RUN groupadd -r appuser && useradd -r -g appuser appuser
WORKDIR /app
COPY --chown=appuser:appuser . .
RUN pip install --no-cache-dir -r requirements.txt

USER appuser
CMD ["python", "app.py"]

Use .dockerignore

Always include a .dockerignore file to exclude unnecessary files from the build context:

.git
.env
node_modules
__pycache__
*.md
docker-compose*.yml
.github

Health Checks

Add HEALTHCHECK instructions so Docker can monitor container health:

HEALTHCHECK --interval=30s --timeout=3s --start-period=5s --retries=3 \
    CMD curl -f http://localhost:8080/health || exit 1

Environment Variables and Secrets

Never hardcode secrets in Dockerfiles.
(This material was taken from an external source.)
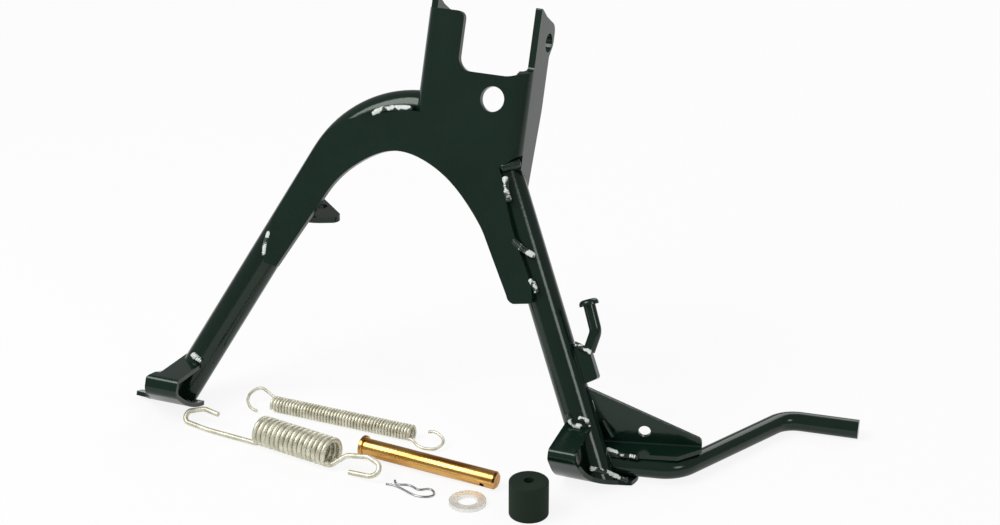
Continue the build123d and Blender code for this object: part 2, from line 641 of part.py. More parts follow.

Use build arguments for non-sensitive configuration and runtime environment variables for secrets:

ARG APP_VERSION=latest
ENV APP_VERSION=${APP_VERSION}

# Never do this:
# ENV DATABASE_PASSWORD=mysecret

Image Scanning

Regularly scan your images for vulnerabilities:

docker scout cves myimage:latest
trivy image myimage:latest

Checklist for Production Dockerfiles

  1. Use specific image tags, never latest
  2. Implement multi-stage builds
  3. Run as non-root user
  4. Include health checks
  5. Minimize installed packages
  6. Use .dockerignore
  7. Scan for vulnerabilities regularly
  8. Label images with metadata

Following these best practices will result in container images that are smaller, faster to build, more secure, and easier to maintain. Start applying them to your projects today and see the difference in your deployment pipeline.